Measurement should connect activities to unit economics. Useful lenses include:
– Contribution margin (revenue less variable costs) to understand profitability per unit of activity.
– Customer acquisition cost compared to lifetime value to gauge sustainability of growth efforts.
– Cash conversion cycle (days inventory outstanding + days sales outstanding − days payables outstanding) to reveal working capital health.
– Retention and repeat purchase rates, which often predict long-term viability better than top-line growth alone.
Finance is the guardrail as you pursue these goals. Map fixed and variable costs explicitly; design scenarios for base, upside, and downside paths; define spending triggers that preserve runway. Healthy businesses often pair a quarterly planning rhythm with monthly reviews of variance (what we planned versus what happened) and a short weekly pulse on leading indicators. These cadences surface issues early enough to act without constant firefighting.
Execution also depends on process design. Standardize the few routines that create most of your value—intake, production, quality checks, customer support—and build simple dashboards that show flow and bottlenecks. When teams raise a signal, respond with curiosity rather than blame; systems thinking treats errors as information, not only as failure. On risk, catalog what could go wrong (supply disruptions, compliance changes, key-person dependencies) and pair each risk with a mitigation owner. A lightweight risk register revisited monthly can prevent surprises from becoming crises.
Finally, invest in learning loops. Pilot changes on a small scale, define success thresholds in advance, and retire projects that do not meet them. Celebrate the retirements—good money after bad is an avoidable cost. Over time, this operating culture compounds. The numbers improve because the system improves, and the system improves because people see how their work creates measurable value for customers and for the enterprise.
Conclusion and Action Plan: Navigating Uncertainty with Insight
In a world where costs shift and preferences evolve, the durable advantage is clarity—about who you serve, how you create value, and how you will fund, measure, and improve that value over time. Strategy sets intent; market insight grounds it in reality; finance sustains it. When these disciplines reinforce each other, businesses move from firefighting to forward motion.

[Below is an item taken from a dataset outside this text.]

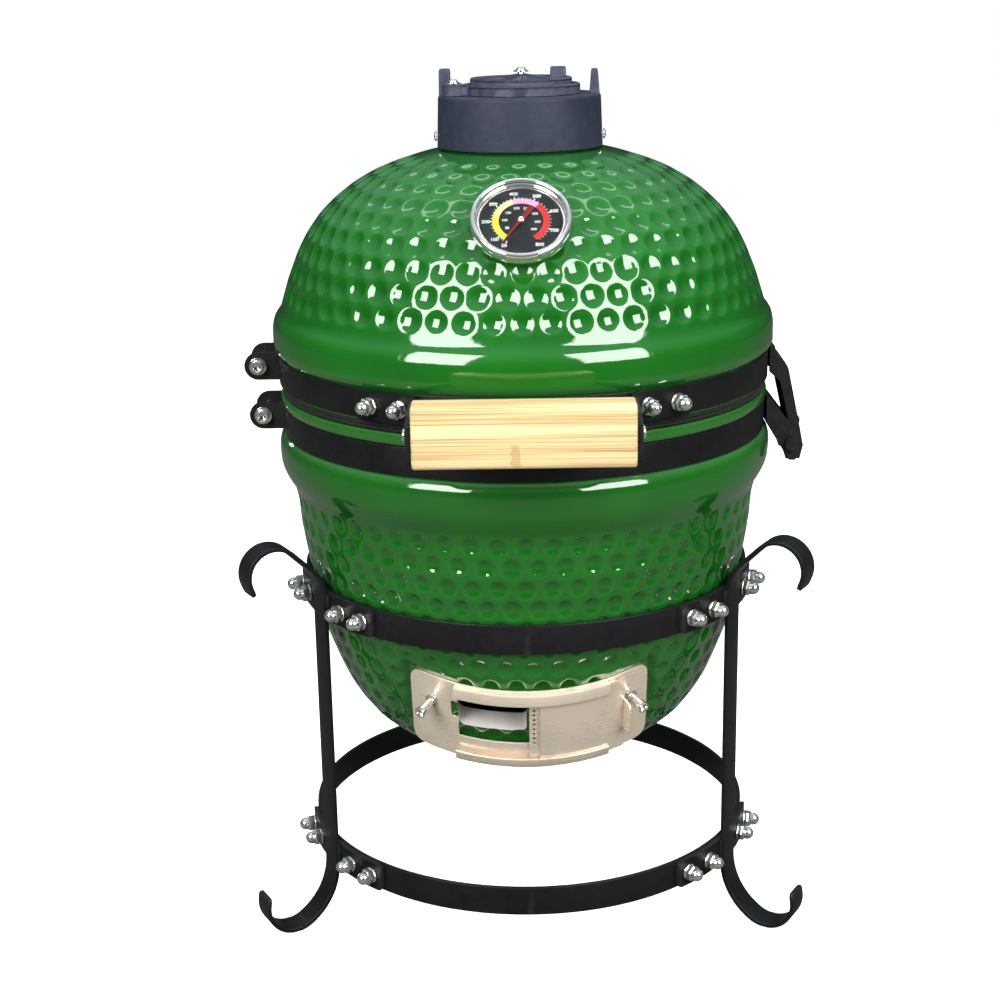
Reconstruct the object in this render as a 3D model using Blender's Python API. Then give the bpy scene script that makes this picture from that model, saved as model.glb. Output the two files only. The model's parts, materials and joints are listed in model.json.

Here is a concise action plan you can apply this quarter:
– Draft a one-page strategy statement that names your primary segment, your value promise, and the economic logic that pays for it.
– Build a market evidence pack: five customer interviews per week for four weeks, a bottom-up SOM estimate, and a list of the three strongest demand signals you observe.
– Choose two to three key metrics that link activity to economics (for example, contribution margin per order and 90-day retention) and publish them in a simple weekly dashboard.
– Run one controlled pricing or packaging experiment with predefined guardrails and a rehearsal of what you will decide based on each plausible result.
– Establish a light monthly operating review that tracks variance and risk, and a quarterly strategy refresh that tests whether your positioning still matches the market map.
Expect the unexpected. A policy change can shift demand; a new technology can compress costs; a supply shock can constrain growth just as you accelerate. Prepared businesses treat these as conditions to navigate, not deviations from a perfect plan. Keep your compass (strategy) steady, update your map (market insight) frequently, and mind the backpack (finance) so the journey remains possible. The work is continuous, but so are the rewards: clearer choices, more resilient margins, and a firm that learns faster than its environment changes. That is the quiet edge that compounds year after year.